Below is Ohno’s PR.C sequence. As mentioned, the sequence can be somewhat reconstructed by taking the Genbank sequence (with the acession number X00046.1) and editing it to match Ohno’s sequence. That was the technique used to reproduce Ohno’s PR.C sequence since it was deemed to be more accurate than retyping the sequence from Ohno’s paper. The position of the yet-to-be thymine is marked in red. The lower case letters indicate the location of actual nylB gene locus. Spacing was added for clairity.

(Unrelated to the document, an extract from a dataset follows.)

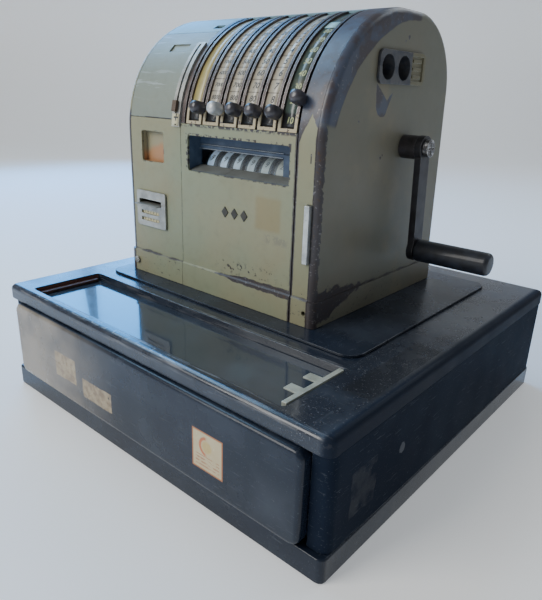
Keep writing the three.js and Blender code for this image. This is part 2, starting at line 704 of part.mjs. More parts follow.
// Funnel behind the window: a sloping sill below, and above the pane a stepped brow.
function indicatorHood() {
  const front = CASE_FRONT + SHEET + GAP;
  const outer = block(grow(WINDOW_X, 3), [front, HOOD_BACK], grow(WINDOW_Z, 3));
  const sill = WINDOW_Z[0] + SILL_RISE;
  const brow = WINDOW_Z[1] - PANE_TOP;
  const throat = [
    [front - 1, WINDOW_Z[0]],
    [HOOD_BACK - 3, sill],
    [HOOD_BACK - 3, brow + 4],
    [HOOD_BACK - 1.5, brow + 4],
    [HOOD_BACK - 1.5, WINDOW_Z[1]],
    [front - 1, WINDOW_Z[1]],
  ];
  const opening = block(PANE_X, [HOOD_BACK - 4, HOOD_BACK + 1], [sill, brow]);
  return cut(outer, prism(throat, 'X', WINDOW_X), opening);
}

function indicatorGlass() {
  const rangeZ = [WINDOW_Z[0] + SILL_RISE + GAP, WINDOW_Z[1] - PANE_TOP - GAP];
  return block(grow(PANE_X, -GAP), [HOOD_BACK - 2, HOOD_BACK - 0.5], rangeZ);
}

function indicatorWheel() {
  const drum = rod([0, 0], WHEEL_R, [-WHEEL_W / 2, WHEEL_W / 2], 30);
  return cut(drum, rod([0, 0], WHEEL_SHAFT_R + GAP, [-WHEEL_W, WHEEL_W], 16));
}

// ---- Receipt side ----
function receiptPlate() {
  const face = CASE_FRONT - GAP;
  const plate = prism(roundedRect(RECEIPT_X, RECEIPT_Z, 2), 'Y', [face - 2.4, face]);
  const small = grow(RECEIPT_SLOT_X, -3.5);
  const openings = [[RECEIPT_SLOT_X, RECEIPT_SLOT_Z], [small, [196, 200]], [small, [188, 192]]];
  return cut(plate, ...openings.map(([x, z]) => frontHole(x, z, 0.8)));
}

// Tear edge: a thin plate that leaves the slot, with saw teeth along its front.
function receiptLip() {
  const front = CASE_FRONT - 9;
  const toothCount = 13;
  const [x0, x1] = grow(RECEIPT_SLOT_X, -1);
  const width = (x1 - x0) / toothCount;
  const outline = [[x1, CASE_FRONT + 6], [x0, CASE_FRONT + 6]];
  for (let i = 0; i < toothCount; i += 1) {
    outline.push([x0 + i * width, front]);
    outline.push([x0 + (i + 0.5) * width, front - 1.6]);
  }
  outline.push([x1, front]);
  const z = RECEIPT_SLOT_Z[0] + GAP;
  return prism(outline, 'Z', [z, z + 1.2]);
}

function journalPocket() {
  const front = CASE_FRONT + SHEET + GAP;
  const tray = block(grow(JOURNAL_X, 3), [front, front + 7], grow(JOURNAL_Z, 3));
  return cut(tray, block(JOURNAL_X, [front - 1, front + 5], JOURNAL_Z));
}

function caseScrew() {
  const face = CASE_FRONT - SKIRT_PROUD - GAP;
  const x = INNER_X[0] + 4.2;
  const head = prism(circle([x, SCREW_Z], 3.8, 16), 'Y', [face - 2.4, face]);
  const slot = block(grow([x, x], 5), [face - 3, face - 1.2], grow([SCREW_Z, SCREW_Z], 0.6));
  return cut(head, slot);
}

// ---- Push bar ----
function pushBar() {
  const inside = CASE_FRONT + SHEET + GAP;
  const bar = block(BAR_X, [CASE_FRONT - 4.5, inside + 2], BAR_Z);
  const collar = block(grow(BAR_X, 3), [inside, inside + 2.5], grow(BAR_Z, 3));
  const stem = block(grow([BAR_MIDDLE, BAR_MIDDLE], 2), [inside + 2, inside + 16], [208, 216]);
  return join(bar, collar, stem);
}

// ---- Crank and its gears ----
const BUSH_X = [CASE_X[1] + GAP, CASE_X[1] + GAP + BUSH_L];
const ARM_X = [BUSH_X[1] + GAP, BUSH_X[1] + GAP + CRANK_ARM_T];
const GRIP_AXIS = [
  CRANK_AXIS[0] + CRANK_RADIUS * Math.sin(radians(CRANK_LEAN)),
  CRANK_AXIS[1] - CRANK_RADIUS * Math.cos(radians(CRANK_LEAN)),
];
const PIN_R = 4;
const PIN_L = 60;

function crankBush() {
  const bore = rod(CRANK_AXIS, CRANK_SHAFT_R + GAP, grow(BUSH_X, 1));
  return cut(rod(CRANK_AXIS, BUSH_R, BUSH_X), bore);
}

function crankArm() {
  const hub = rod(CRANK_AXIS, BUSH_R + 0.5, ARM_X);
  const foot = rod(GRIP_AXIS, GRIP_R, ARM_X);
  const half = CRANK_ARM_W / 2;
  const sideY = half * Math.cos(radians(CRANK_LEAN));
  const sideZ = half * Math.sin(radians(CRANK_LEAN));
  const right = ([y, z]) => [y + sideY, z + sideZ];
  const left = ([y, z]) => [y - sideY, z - sideZ];
  const bar = [right(GRIP_AXIS), right(CRANK_AXIS), left(CRANK_AXIS), left(GRIP_AXIS)];
  const pin = rod(GRIP_AXIS, PIN_R, [ARM_X[0] + 1, ARM_X[1] + PIN_L], 16);
  const arm = join(hub, foot, prism(bar, 'X', ARM_X), pin);
  return cut(arm, rod(CRANK_AXIS, CRANK_SHAFT_R + GAP, grow(ARM_X, 1)));
}

function crankScrew() {
  const rangeX = [ARM_X[1] + GAP, ARM_X[1] + GAP + 5];
  const slotX = [rangeX[1] - 1.6, rangeX[1] + 1];
  const slotL = 6.5;
  const [y, z] = CRANK_AXIS;
  const head = rod(CRANK_AXIS, 8.5, rangeX);
  const flat = block(slotX, grow([y, y], slotL), grow([z, z], 1));
  const upright = block(slotX, grow([y, y], 1), grow([z, z], slotL));
  return cut(head, flat, upright);
}

function crankGrip() {
  const length = GRIP_END - ARM_X[1] - GAP;
  const round = 4;
  const profile = [
    [0, 0], [GRIP_R - 1, 0], [GRIP_R, 1.5],
    ...arcPoints([GRIP_R - round, length - round], round, 0, 90, 30),
    [0, length],
  ];
  const body = new THREE.LatheGeometry(profile.map(([a, b]) => new THREE.Vector2(a, b)), 20);
  body.rotateZ(-Math.PI / 2);
  return cut(solidOf(body), rod([0, 0], PIN_R + GAP, [-1, PIN_L + 2], 16));
}

// A spur gear with straight-flanked teeth and room for backlash.
// Each tooth is drawn by four corners, their places given in parts of the tooth spacing.
function gear([y, z], teeth, phase, boreR) {
  const pitchR = (GEAR_MODULE * teeth) / 2;
  const tipR = pitchR + 0.8 * GEAR_MODULE;
  const rootR = pitchR - 1.25 * GEAR_MODULE;
  const step = 360 / teeth;
  const outline = [];
  for (let i = 0; i < teeth; i += 1) {
    for (const [turn, radius] of [[-0.24, rootR], [-0.11, tipR], [0.11, tipR], [0.24, rootR]]) {
      const angle = radians(phase + (i + turn) * step);
      outline.push([y + radius * Math.cos(angle), z + radius * Math.sin(angle)]);
    }
  }
  return cut(prism(outline, 'X', GEAR_X), rod([y, z], boreR, grow(GEAR_X, 1), 16));
}

// ---- Paper roll ----
const PAPER_X = [-160, -106];

function paperSpindle() {
  return rod(PAPER_AXIS, SPINDLE_R, [PAPER_X[0], FRAME_LEFT_X[0] - GAP], 16);
}

function paperRoll() {
  return cut(rod([0, 0], PAPER_R, PAPER_X), rod([0, 0], SPINDLE_R + GAP, grow(PAPER_X, 1), 16));
}

// ---- Assembly ----
add('plinth', plinth(), blackEnamel);
add('cabinet_shell', cabinetShell(), blackEnamel);
add('cabinet_lid', cabinetLid(), blackEnamel);
add('platform_plate', slab(PLATE_X, PLATE_Y, PLATE_Z, 16, 0), blackEnamel);
add('tray_plate', trayPlate(), blackGlass);
add('tray_bar', trayBar(), paleSteel);
add('tray_strip', trayStrip(), wornSteel);
for (const [side, sign] of [['left', -1], ['right', 1]]) {
  const rail = add(`runner_${side}`, runner(), steel);
  rail.position.x = sign * (CABINET_X - WALL - GAP - RUNNER_W / 2);
}
add('drawer_latch', drawerLatch(), steel);

const drawer = new THREE.Group();
register.add(drawer);
add('drawer_front', drawerFront(), blackEnamel, drawer);
add('drawer_box', drawerBox(), steel, drawer);
add('coin_insert', coinInsert(), wood, drawer);

add('mechanism_base', mechanismBase(), steel);
add('frame_plate_left', framePlate(FRAME_LEFT_X), steel);
add('frame_plate_right', rightFramePlate(), steel);
add('left_cheek', cheek(-1, CASE_X[0]), olive);
add('right_cheek', rightCheek(), olive);
add('left_front_panel', leftFrontPanel(), olive);
add('center_front_panel', centreFrontPanel(), olive);
add('right_strip', rightStrip(), olive);
add('left_arch_shell', leftArchShell(), olive);
add('crown_cover', crownCover(), olive);
add('rear_cover', rearCover(), olive);
add('column_rails', columnRails(), wornSteel);
add('indicator_hood', indicatorHood(), blackEnamel);
add('indicator_glass', indicatorGlass(), glass);
add('receipt_plate', receiptPlate(), paleSteel);
add('receipt_lip', receiptLip(), paleSteel);
add('journal_pocket', journalPocket(), amber);
add('selector_guide', selectorGuide(), paleSteel);
add('counter_bezel', counterBezel(), wornSteel);
add('case_screw', caseScrew(), steel);
add('push_bar', pushBar(), paleSteel);

add('lever_shaft', rod([ARCH_Y, ARCH_Z], LEVER_SHAFT_R, SHAFT_X), steel);
add('indicator_shaft', rod(WHEEL_AXIS, WHEEL_SHAFT_R, SHAFT_X, 16), steel);
for (let i = 0; i < LEVERS; i += 1) {
  const left = FIRST_COLUMN + i * PITCH;
  const raised = i === LEVERS - 1 ? LEVER_STEP : 0; // the last lever stands one digit up
  const lever = add(`set_lever_${i + 1}`, settingLever(), bakelite);
  lever.position.set(left + PITCH - SLOT_W / 2, ARCH_Y, ARCH_Z);
  lever.rotation.x = -radians(LEVER_REST + raised);
  const wheel = add(`indicator_wheel_${i + 1}`, indicatorWheel(), ivory);
  wheel.position.set(PANE_X[0] + (i + 0.5) * WHEEL_PITCH, ...WHEEL_AXIS);
}
const selector = add('selector_lever', selectorLever(), bakelite);
selector.position.set(SELECTOR_X, ARCH_Y, ARCH_Z);
selector.rotation.x = -radians(SELECTOR_ANGLES[0] + SELECTOR_REST);

add('paper_spindle', paperSpindle(), steel);
const roll = add('paper_roll', paperRoll(), paper);
roll.position.set(0, ...PAPER_AXIS);

add('crank_bush', crankBush(), wornSteel);
const crankShaftX = [FRAME_RIGHT_X[0] - 4, ARM_X[1]];
add('crank_shaft', rod(CRANK_AXIS, CRANK_SHAFT_R, crankShaftX), steel);
add('crank_arm', crankArm(), wornSteel);
add('crank_screw', crankScrew(), steel);
const halfTooth = 180 / CRANK_TEETH;
add('crank_gear', gear(CRANK_AXIS, CRANK_TEETH, 90 + halfTooth, CRANK_SHAFT_R + GAP), brass);
const grip = add('crank_grip', crankGrip(), bakelite);
grip.position.set(ARM_X[1] + GAP, ...GRIP_AXIS);
const mainShaftX = [FRAME_LEFT_X[0] - 2, GEAR_X[1] + 2];
add('main_shaft', rod(MAIN_AXIS, MAIN_SHAFT_R, mainShaftX), steel);
add('main_gear', gear(MAIN_AXIS, MAIN_TEETH, 90, MAIN_SHAFT_R + GAP), brass);

export default register;
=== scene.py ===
"""Cash register: materials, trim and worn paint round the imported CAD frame.

Lengths are in millimetres, in the part's own frame, and are scaled to metres where Blender needs them.
"""
import functools
import itertools
import json
import math

import bmesh
import bpy
from mathutils import Matrix, Vector


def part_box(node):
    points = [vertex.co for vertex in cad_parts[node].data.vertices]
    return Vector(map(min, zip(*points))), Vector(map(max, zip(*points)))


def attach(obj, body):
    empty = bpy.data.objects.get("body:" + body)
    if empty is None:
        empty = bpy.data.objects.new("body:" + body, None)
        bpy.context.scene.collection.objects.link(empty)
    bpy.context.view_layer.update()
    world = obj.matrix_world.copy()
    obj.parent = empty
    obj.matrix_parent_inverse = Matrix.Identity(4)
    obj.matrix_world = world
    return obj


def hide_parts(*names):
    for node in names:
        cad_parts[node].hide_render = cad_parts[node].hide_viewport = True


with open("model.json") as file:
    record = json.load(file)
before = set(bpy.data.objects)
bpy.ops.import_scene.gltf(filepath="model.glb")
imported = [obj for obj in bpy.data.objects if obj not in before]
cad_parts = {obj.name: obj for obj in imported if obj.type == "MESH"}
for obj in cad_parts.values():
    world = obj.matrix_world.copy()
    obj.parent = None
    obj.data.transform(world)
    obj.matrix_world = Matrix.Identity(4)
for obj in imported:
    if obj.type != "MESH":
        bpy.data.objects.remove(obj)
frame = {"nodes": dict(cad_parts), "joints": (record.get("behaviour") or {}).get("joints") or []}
NODES = frame["nodes"]
JOINTS = {joint["name"]: joint for joint in frame["joints"]}
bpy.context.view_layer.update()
MM = 0.001


def span(node, axis):
    """The lowest and highest place of a CAD node along an axis, in millimetres."""
    low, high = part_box(node)
    return low["xyz".index(axis)] / MM, high["xyz".index(axis)] / MM


def pivot(joint):
    """Where a hinge's axis lies, in millimetres."""
    return [value / MM for value in JOINTS[joint]["pos_m"]]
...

ATGGGCTACATCGATCTCTCCGCCCCCGTCGCGATGATCGTCAGC

GGTGGCCTCTACTATCTCTTCACCCGCCGCGGCTACACCTTCGGAGACACT

CG agaacgcacgttccacc

ggccagcaccccgccaggtatcccggagccgcggccggggagccgacactcgacagctgg

caggaggccccgcacaaccgctgggccttcgcccgcctgggcgagctgctgcccacggcg

gcggtctcccggcgcgacccggcgacgcccgcggagcccgtcgtgcggctcgacgcgctc

gcgacgcggctccccgatctcgagcagcggctcgaggagacctgcaccgacgcattcctc

gtgctgcgcggctccgaggtcctcgccgagtactaccgggcgggtttcgcacccgacgac

cgtcacctgctgatgagcgtctcgaagtcgctgtgcggcacggtcgtcggcgcgctgatc

gacgaggggcgcatcgatcccgcgcagcccgtcaccgagtatgtacccgagctcgcgggc

tccgtctacgacgggccctccgtgctgcaggtgctcgacatgcagatctcgatcgactac

aacgaggactacgtcgatccggcctcggaggtgcagacccacgatcgctccgccggctgg

cgcacgcggcgagacggggaccccgccgacacctacgagttcctcaccaccctccgcggc

gacggcggcaccggcgagttccagtactgctcggcgaacaccgacgtgctcgcctggatc

gtcgagcgggtcaccggtctgcgctacgtcgaagcgctctccacgtacctgtgggcgaag

ctcgacgccgatcgggatgcgaccatcacggtcgaccagaccggcttcggcttcgcgaac

gggggcgtctcctgcaccgcgcgggatctcgcacgcgtgggccgcatgatgctcgacggc

ggcgtcgctcccggcggacgggtcgtatcgcagggctgggtggaaagcgtgctggccggc

ggctcccgcgaagccatgaccgacgagggtttcacctccgcattccccgagggcagctac

acgcgccagtggtggtgcacgggcaacgagcgcggcaacgtgagcggcatcggcatccac

ggccagaacctctggctcgatccgcgcaccgactcggtgatcgtcaagctctcgtcgtgg

cccgatcccgacacccggcactggcacgggctgcagagcgggatcctgctcgacgtcagc

cgtgccctcgacgcggtgtag GCGGCTGA

OHNO’S PR.C POLYPEPTIDE

The polypeptide hypothetically coded by PR.C can be generated by taking PR.C and entering in the ExPASy website:

http://web.expasy.org/translate/

Here is the resulting poplypetide sequence:

MGYIDLSAPVAMIVSGGLYYLFTRRGYTFGDTRERTFHRPAPRQVSRSRGRGADTRQLAG

GPAQPLGLRPPGRAAAHGGGLPARPGDARGARRAARRARDAAPRSRAAARGDLHRRIPRA

ARLRGPRRVLPGGFRTRRPSPADERLEVAVRHGRRRADRRGAHRSRAARHRVCTRARGLR

LRRALRAAGARHADLDRLQRGLRRSGLGGADPRSLRRLAHAARRGPRRHLRVPHHPPRRR

RHRRVPVLLGEHRRARLDRRAGHRSALRRSALHVPVGEARRRSGCDHHGRPDRLRLRERG

RLLHRAGSRTRGPHDARRRRRSRRTGRIAGLGGKRAGRRLPRSHDRRGFHLRIPRGQLHA

PVVVHGQRARQRERHRHPRPEPLARSAHRLGDRQALVVARSRHPALARAAERDPARRQPC

PRRGVGG

Lastly, Ohno’s abstract and one footnotes lists the number of residues as “472”. This appears to be a typo.  It should be “427” instead of “472” since the above polypeptide is 427 residues long.

The above sequences can then be used for BLASTN and BLASTP searches.